Each line should be copied exactly.

§ **Available data**
···
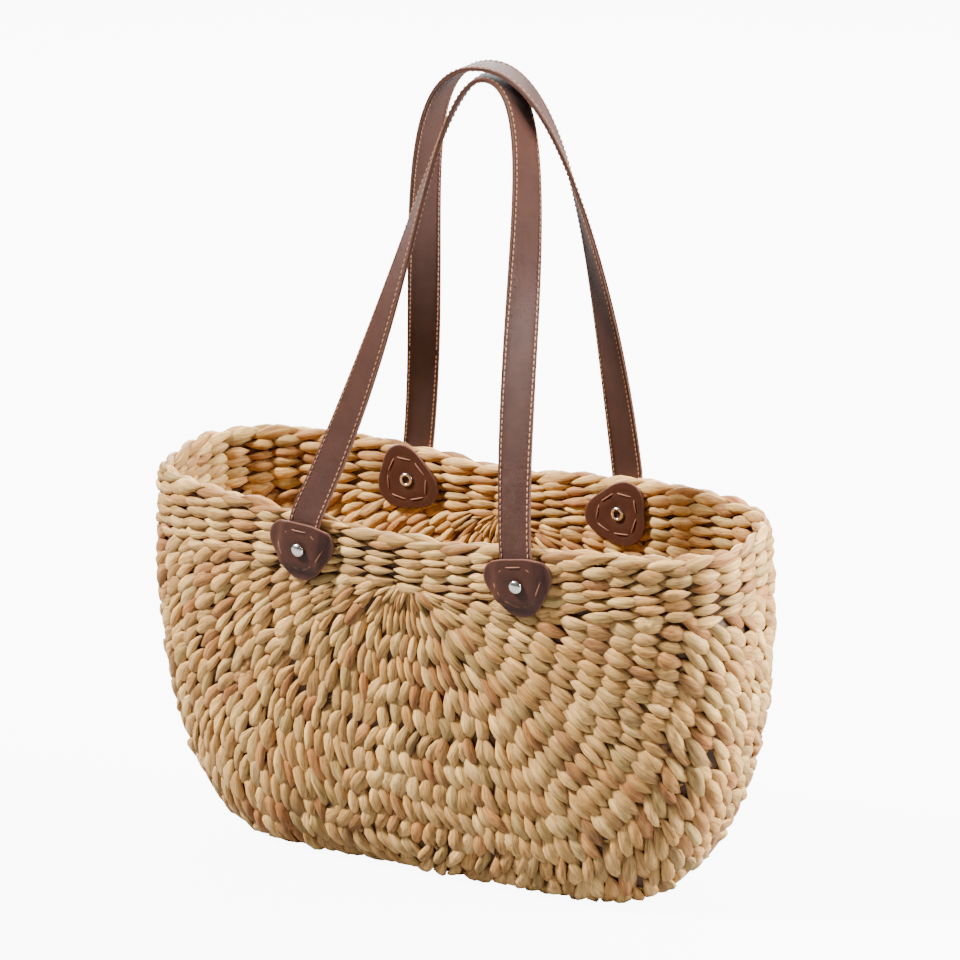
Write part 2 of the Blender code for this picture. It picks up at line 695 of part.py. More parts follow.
def build_handle(side, looks):
    """A handle above its patches: two legs and the arch over them, each of a face and a lining."""
    layers = {
        "face": (LAYER_GAP / 2, LAYER_GAP / 2 + FACE_THICKNESS, looks["strap"]),
        "lining": (-LAYER_GAP / 2 - LINING_THICKNESS, -LAYER_GAP / 2, looks["lining"]),
    }
    for hand in HANDS:
        spots, hinge = stations(side, HINGE_GAP, FOLD_REACH - FOLD_GAP, hand, LEG_STATIONS)
        for layer, (low, high, look) in layers.items():
            strap_layer(f"{side}_{hand}_leg_{layer}", spots, hinge, low, high, look)
    spots, hinge = stations(side, FOLD_REACH + FOLD_GAP, count=ARCH_STATIONS)
    for layer, (low, high, look) in layers.items():
        strap_layer(f"{side}_arch_{layer}", spots, hinge, low, high, look)


def main():
    """Builds the bag."""
    for old in list(bpy.data.objects):
        bpy.data.objects.remove(old)
    weave = material("water_hyacinth", STRAW, 0.75)
    pale_weave = material("water_hyacinth_braid", PALE_STRAW, 0.72)
    looks = {
        "strap": material("strap_leather", BROWN_LEATHER, 0.45),
        "lining": material("strap_lining", BROWN_LEATHER, 0.55),
        "patch": material("patch_leather", DARK_LEATHER, 0.42),
        "thread": material("tan_thread", TAN_THREAD, 0.7),
        "metal": material("nickel", NICKEL, 0.18, 1.0),
    }
    build_fan(weave)
    drills = [build_attachment(side, hand, looks) for side in SIDES for hand in HANDS]
    build_mouth(weave, pale_weave, drills)
    for side in SIDES:
        build_handle(side, looks)


main()
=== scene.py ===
"""Looks of the woven beach bag: the strands of its weave, its leather straps, patches, stitches and rivets.

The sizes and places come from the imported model. Things that repeat are modelled once as a straight blank with
Blender's own operators, and each copy is then laid along the row, the strap or the wall that it belongs to.
"""

from __future__ import annotations

import logging
import math
from dataclasses import dataclass, field
from enum import Enum
from typing import Callable

import bmesh
import bpy
import numpy as np
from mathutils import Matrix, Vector


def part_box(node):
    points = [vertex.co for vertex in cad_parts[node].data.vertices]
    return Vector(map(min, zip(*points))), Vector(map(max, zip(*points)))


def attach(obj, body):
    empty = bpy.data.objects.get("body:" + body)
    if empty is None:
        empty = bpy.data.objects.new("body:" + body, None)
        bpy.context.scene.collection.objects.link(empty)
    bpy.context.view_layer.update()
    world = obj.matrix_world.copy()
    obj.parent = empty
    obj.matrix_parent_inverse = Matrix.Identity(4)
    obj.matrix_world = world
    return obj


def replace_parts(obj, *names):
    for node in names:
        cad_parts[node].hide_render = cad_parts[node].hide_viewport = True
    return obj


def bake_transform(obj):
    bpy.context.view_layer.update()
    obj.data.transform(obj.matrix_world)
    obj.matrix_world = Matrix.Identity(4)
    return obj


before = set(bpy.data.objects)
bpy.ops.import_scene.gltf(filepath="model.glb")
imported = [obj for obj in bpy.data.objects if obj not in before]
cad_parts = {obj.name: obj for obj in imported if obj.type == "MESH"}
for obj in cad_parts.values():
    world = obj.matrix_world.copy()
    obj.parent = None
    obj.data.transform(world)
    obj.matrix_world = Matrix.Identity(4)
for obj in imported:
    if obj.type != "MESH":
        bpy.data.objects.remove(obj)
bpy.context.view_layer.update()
LOG = logging.getLogger("beach_bag")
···
§ **Exercise solution**
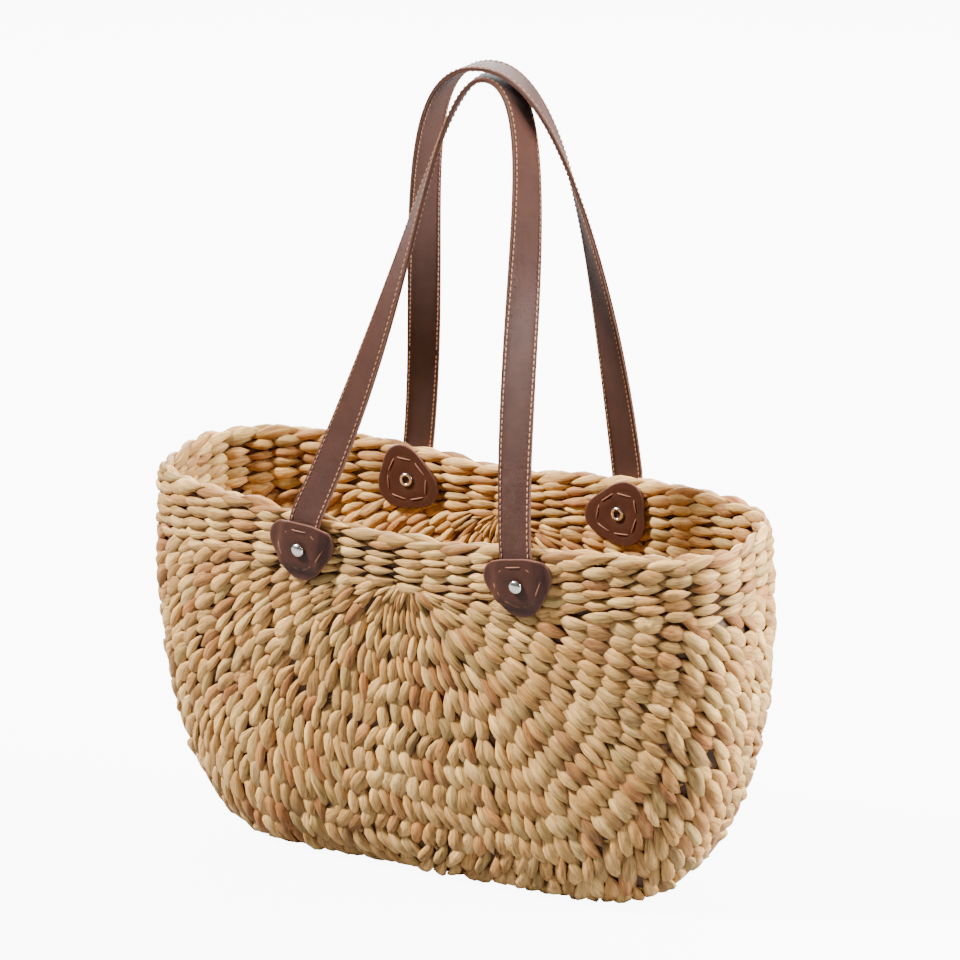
Write part 2 of the Blender code for this picture. It picks up at line 695 of part.py. More parts follow.
def build_handle(side, looks):
    """A handle above its patches: two legs and the arch over them, each of a face and a lining."""
    layers = {
        "face": (LAYER_GAP / 2, LAYER_GAP / 2 + FACE_THICKNESS, looks["strap"]),
        "lining": (-LAYER_GAP / 2 - LINING_THICKNESS, -LAYER_GAP / 2, looks["lining"]),
    }
    for hand in HANDS:
        spots, hinge = stations(side, HINGE_GAP, FOLD_REACH - FOLD_GAP, hand, LEG_STATIONS)
        for layer, (low, high, look) in layers.items():
            strap_layer(f"{side}_{hand}_leg_{layer}", spots, hinge, low, high, look)
    spots, hinge = stations(side, FOLD_REACH + FOLD_GAP, count=ARCH_STATIONS)
    for layer, (low, high, look) in layers.items():
        strap_layer(f"{side}_arch_{layer}", spots, hinge, low, high, look)


def main():
    """Builds the bag."""
    for old in list(bpy.data.objects):
        bpy.data.objects.remove(old)
    weave = material("water_hyacinth", STRAW, 0.75)
    pale_weave = material("water_hyacinth_braid", PALE_STRAW, 0.72)
    looks = {
        "strap": material("strap_leather", BROWN_LEATHER, 0.45),
        "lining": material("strap_lining", BROWN_LEATHER, 0.55),
        "patch": material("patch_leather", DARK_LEATHER, 0.42),
        "thread": material("tan_thread", TAN_THREAD, 0.7),
        "metal": material("nickel", NICKEL, 0.18, 1.0),
    }
    build_fan(weave)
    drills = [build_attachment(side, hand, looks) for side in SIDES for hand in HANDS]
    build_mouth(weave, pale_weave, drills)
    for side in SIDES:
        build_handle(side, looks)


main()
=== scene.py ===
"""Looks of the woven beach bag: the strands of its weave, its leather straps, patches, stitches and rivets.

The sizes and places come from the imported model. Things that repeat are modelled once as a straight blank with
Blender's own operators, and each copy is then laid along the row, the strap or the wall that it belongs to.
"""

from __future__ import annotations

import logging
import math
from dataclasses import dataclass, field
from enum import Enum
from typing import Callable

import bmesh
import bpy
import numpy as np
from mathutils import Matrix, Vector


def part_box(node):
    points = [vertex.co for vertex in cad_parts[node].data.vertices]
    return Vector(map(min, zip(*points))), Vector(map(max, zip(*points)))


def attach(obj, body):
    empty = bpy.data.objects.get("body:" + body)
    if empty is None:
        empty = bpy.data.objects.new("body:" + body, None)
        bpy.context.scene.collection.objects.link(empty)
    bpy.context.view_layer.update()
    world = obj.matrix_world.copy()
    obj.parent = empty
    obj.matrix_parent_inverse = Matrix.Identity(4)
    obj.matrix_world = world
    return obj


def replace_parts(obj, *names):
    for node in names:
        cad_parts[node].hide_render = cad_parts[node].hide_viewport = True
    return obj


def bake_transform(obj):
    bpy.context.view_layer.update()
    obj.data.transform(obj.matrix_world)
    obj.matrix_world = Matrix.Identity(4)
    return obj


before = set(bpy.data.objects)
bpy.ops.import_scene.gltf(filepath="model.glb")
imported = [obj for obj in bpy.data.objects if obj not in before]
cad_parts = {obj.name: obj for obj in imported if obj.type == "MESH"}
for obj in cad_parts.values():
    world = obj.matrix_world.copy()
    obj.parent = None
    obj.data.transform(world)
    obj.matrix_world = Matrix.Identity(4)
for obj in imported:
    if obj.type != "MESH":
        bpy.data.objects.remove(obj)
bpy.context.view_layer.update()
LOG = logging.getLogger("beach_bag")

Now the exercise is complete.